----- Supplied data -----

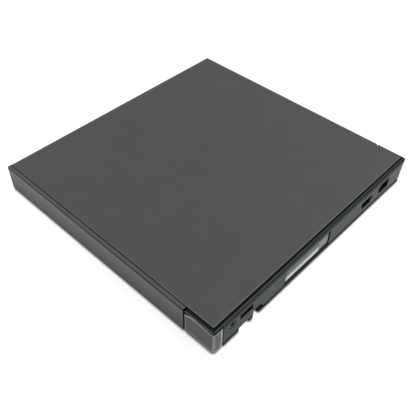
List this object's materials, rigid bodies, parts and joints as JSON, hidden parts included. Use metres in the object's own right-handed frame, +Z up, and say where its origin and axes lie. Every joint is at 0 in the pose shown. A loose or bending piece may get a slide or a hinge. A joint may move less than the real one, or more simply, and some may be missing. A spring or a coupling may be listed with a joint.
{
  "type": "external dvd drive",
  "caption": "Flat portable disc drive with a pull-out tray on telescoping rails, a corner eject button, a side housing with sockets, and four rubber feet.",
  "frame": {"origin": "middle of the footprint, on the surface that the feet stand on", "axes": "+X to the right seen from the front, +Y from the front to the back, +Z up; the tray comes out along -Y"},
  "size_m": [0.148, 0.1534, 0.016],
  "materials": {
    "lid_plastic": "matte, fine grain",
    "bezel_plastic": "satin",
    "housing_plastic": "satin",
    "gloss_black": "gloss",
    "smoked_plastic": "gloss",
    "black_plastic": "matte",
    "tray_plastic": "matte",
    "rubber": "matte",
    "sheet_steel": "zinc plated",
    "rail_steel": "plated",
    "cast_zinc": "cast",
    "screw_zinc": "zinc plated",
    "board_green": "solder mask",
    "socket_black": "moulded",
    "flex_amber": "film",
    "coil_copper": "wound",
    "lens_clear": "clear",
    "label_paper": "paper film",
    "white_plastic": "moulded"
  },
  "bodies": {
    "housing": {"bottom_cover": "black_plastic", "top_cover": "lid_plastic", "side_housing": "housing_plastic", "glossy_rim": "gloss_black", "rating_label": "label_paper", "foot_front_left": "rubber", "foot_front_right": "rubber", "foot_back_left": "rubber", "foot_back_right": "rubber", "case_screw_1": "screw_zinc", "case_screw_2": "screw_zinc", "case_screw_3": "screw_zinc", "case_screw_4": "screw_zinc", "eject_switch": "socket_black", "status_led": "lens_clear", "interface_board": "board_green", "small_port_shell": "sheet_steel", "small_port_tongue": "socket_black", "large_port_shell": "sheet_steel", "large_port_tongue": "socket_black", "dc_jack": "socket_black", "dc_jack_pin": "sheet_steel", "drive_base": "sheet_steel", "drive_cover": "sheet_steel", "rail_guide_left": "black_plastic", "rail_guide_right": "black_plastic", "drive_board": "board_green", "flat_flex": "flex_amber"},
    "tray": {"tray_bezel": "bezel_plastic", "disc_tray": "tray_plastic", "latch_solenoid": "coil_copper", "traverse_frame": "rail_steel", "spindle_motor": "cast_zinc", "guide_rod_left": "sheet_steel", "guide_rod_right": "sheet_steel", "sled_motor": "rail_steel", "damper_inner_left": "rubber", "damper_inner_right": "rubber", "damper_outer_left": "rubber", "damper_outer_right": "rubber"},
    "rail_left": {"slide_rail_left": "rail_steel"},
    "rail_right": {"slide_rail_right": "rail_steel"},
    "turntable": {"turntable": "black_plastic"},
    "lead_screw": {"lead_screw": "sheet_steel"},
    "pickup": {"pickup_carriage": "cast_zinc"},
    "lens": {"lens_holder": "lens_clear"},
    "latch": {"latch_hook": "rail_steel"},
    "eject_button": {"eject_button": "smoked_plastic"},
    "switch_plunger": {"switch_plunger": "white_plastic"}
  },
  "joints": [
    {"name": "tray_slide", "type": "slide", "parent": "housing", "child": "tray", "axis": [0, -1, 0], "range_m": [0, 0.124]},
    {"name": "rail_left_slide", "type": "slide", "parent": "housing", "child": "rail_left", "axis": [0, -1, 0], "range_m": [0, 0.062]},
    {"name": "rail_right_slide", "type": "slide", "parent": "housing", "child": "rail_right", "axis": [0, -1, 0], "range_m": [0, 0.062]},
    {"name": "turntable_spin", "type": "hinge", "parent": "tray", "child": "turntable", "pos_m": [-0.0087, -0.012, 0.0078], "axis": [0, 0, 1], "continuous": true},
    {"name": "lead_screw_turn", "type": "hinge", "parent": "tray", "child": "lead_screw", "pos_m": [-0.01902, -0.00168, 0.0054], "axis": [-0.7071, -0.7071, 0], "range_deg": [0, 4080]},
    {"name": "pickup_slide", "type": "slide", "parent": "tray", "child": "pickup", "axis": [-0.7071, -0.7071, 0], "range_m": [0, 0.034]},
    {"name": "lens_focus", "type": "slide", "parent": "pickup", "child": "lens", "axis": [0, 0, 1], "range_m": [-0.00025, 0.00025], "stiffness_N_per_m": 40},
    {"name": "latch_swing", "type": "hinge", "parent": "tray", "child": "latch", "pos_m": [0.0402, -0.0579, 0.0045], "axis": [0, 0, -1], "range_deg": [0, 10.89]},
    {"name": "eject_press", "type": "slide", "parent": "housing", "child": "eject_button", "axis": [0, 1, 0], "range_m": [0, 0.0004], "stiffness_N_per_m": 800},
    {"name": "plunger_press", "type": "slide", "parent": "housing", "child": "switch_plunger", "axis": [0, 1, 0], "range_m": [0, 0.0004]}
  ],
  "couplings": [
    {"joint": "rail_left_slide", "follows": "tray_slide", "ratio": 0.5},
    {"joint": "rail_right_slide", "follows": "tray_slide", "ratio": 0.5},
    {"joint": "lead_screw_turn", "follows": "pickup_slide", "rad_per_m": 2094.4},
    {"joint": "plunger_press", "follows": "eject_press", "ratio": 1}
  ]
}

-----

» What the exercise asks
Write the material out again word for word.

» Answer in full
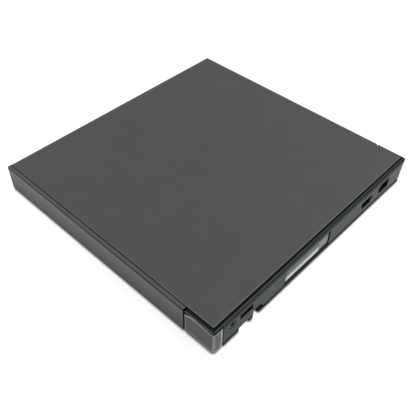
List this object's materials, rigid bodies, parts and joints as JSON, hidden parts included. Use metres in the object's own right-handed frame, +Z up, and say where its origin and axes lie. Every joint is at 0 in the pose shown. A loose or bending piece may get a slide or a hinge. A joint may move less than the real one, or more simply, and some may be missing. A spring or a coupling may be listed with a joint.
{
  "type": "external dvd drive",
  "caption": "Flat portable disc drive with a pull-out tray on telescoping rails, a corner eject button, a side housing with sockets, and four rubber feet.",
  "frame": {"origin": "middle of the footprint, on the surface that the feet stand on", "axes": "+X to the right seen from the front, +Y from the front to the back, +Z up; the tray comes out along -Y"},
  "size_m": [0.148, 0.1534, 0.016],
  "materials": {
    "lid_plastic": "matte, fine grain",
    "bezel_plastic": "satin",
    "housing_plastic": "satin",
    "gloss_black": "gloss",
    "smoked_plastic": "gloss",
    "black_plastic": "matte",
    "tray_plastic": "matte",
    "rubber": "matte",
    "sheet_steel": "zinc plated",
    "rail_steel": "plated",
    "cast_zinc": "cast",
    "screw_zinc": "zinc plated",
    "board_green": "solder mask",
    "socket_black": "moulded",
    "flex_amber": "film",
    "coil_copper": "wound",
    "lens_clear": "clear",
    "label_paper": "paper film",
    "white_plastic": "moulded"
  },
  "bodies": {
    "housing": {"bottom_cover": "black_plastic", "top_cover": "lid_plastic", "side_housing": "housing_plastic", "glossy_rim": "gloss_black", "rating_label": "label_paper", "foot_front_left": "rubber", "foot_front_right": "rubber", "foot_back_left": "rubber", "foot_back_right": "rubber", "case_screw_1": "screw_zinc", "case_screw_2": "screw_zinc", "case_screw_3": "screw_zinc", "case_screw_4": "screw_zinc", "eject_switch": "socket_black", "status_led": "lens_clear", "interface_board": "board_green", "small_port_shell": "sheet_steel", "small_port_tongue": "socket_black", "large_port_shell": "sheet_steel", "large_port_tongue": "socket_black", "dc_jack": "socket_black", "dc_jack_pin": "sheet_steel", "drive_base": "sheet_steel", "drive_cover": "sheet_steel", "rail_guide_left": "black_plastic", "rail_guide_right": "black_plastic", "drive_board": "board_green", "flat_flex": "flex_amber"},
    "tray": {"tray_bezel": "bezel_plastic", "disc_tray": "tray_plastic", "latch_solenoid": "coil_copper", "traverse_frame": "rail_steel", "spindle_motor": "cast_zinc", "guide_rod_left": "sheet_steel", "guide_rod_right": "sheet_steel", "sled_motor": "rail_steel", "damper_inner_left": "rubber", "damper_inner_right": "rubber", "damper_outer_left": "rubber", "damper_outer_right": "rubber"},
    "rail_left": {"slide_rail_left": "rail_steel"},
    "rail_right": {"slide_rail_right": "rail_steel"},
    "turntable": {"turntable": "black_plastic"},
    "lead_screw": {"lead_screw": "sheet_steel"},
    "pickup": {"pickup_carriage": "cast_zinc"},
    "lens": {"lens_holder": "lens_clear"},
    "latch": {"latch_hook": "rail_steel"},
    "eject_button": {"eject_button": "smoked_plastic"},
    "switch_plunger": {"switch_plunger": "white_plastic"}
  },
  "joints": [
    {"name": "tray_slide", "type": "slide", "parent": "housing", "child": "tray", "axis": [0, -1, 0], "range_m": [0, 0.124]},
    {"name": "rail_left_slide", "type": "slide", "parent": "housing", "child": "rail_left", "axis": [0, -1, 0], "range_m": [0, 0.062]},
    {"name": "rail_right_slide", "type": "slide", "parent": "housing", "child": "rail_right", "axis": [0, -1, 0], "range_m": [0, 0.062]},
    {"name": "turntable_spin", "type": "hinge", "parent": "tray", "child": "turntable", "pos_m": [-0.0087, -0.012, 0.0078], "axis": [0, 0, 1], "continuous": true},
    {"name": "lead_screw_turn", "type": "hinge", "parent": "tray", "child": "lead_screw", "pos_m": [-0.01902, -0.00168, 0.0054], "axis": [-0.7071, -0.7071, 0], "range_deg": [0, 4080]},
    {"name": "pickup_slide", "type": "slide", "parent": "tray", "child": "pickup", "axis": [-0.7071, -0.7071, 0], "range_m": [0, 0.034]},
    {"name": "lens_focus", "type": "slide", "parent": "pickup", "child": "lens", "axis": [0, 0, 1], "range_m": [-0.00025, 0.00025], "stiffness_N_per_m": 40},
    {"name": "latch_swing", "type": "hinge", "parent": "tray", "child": "latch", "pos_m": [0.0402, -0.0579, 0.0045], "axis": [0, 0, -1], "range_deg": [0, 10.89]},
    {"name": "eject_press", "type": "slide", "parent": "housing", "child": "eject_button", "axis": [0, 1, 0], "range_m": [0, 0.0004], "stiffness_N_per_m": 800},
    {"name": "plunger_press", "type": "slide", "parent": "housing", "child": "switch_plunger", "axis": [0, 1, 0], "range_m": [0, 0.0004]}
  ],
  "couplings": [
    {"joint": "rail_left_slide", "follows": "tray_slide", "ratio": 0.5},
    {"joint": "rail_right_slide", "follows": "tray_slide", "ratio": 0.5},
    {"joint": "lead_screw_turn", "follows": "pickup_slide", "rad_per_m": 2094.4},
    {"joint": "plunger_press", "follows": "eject_press", "ratio": 1}
  ]
}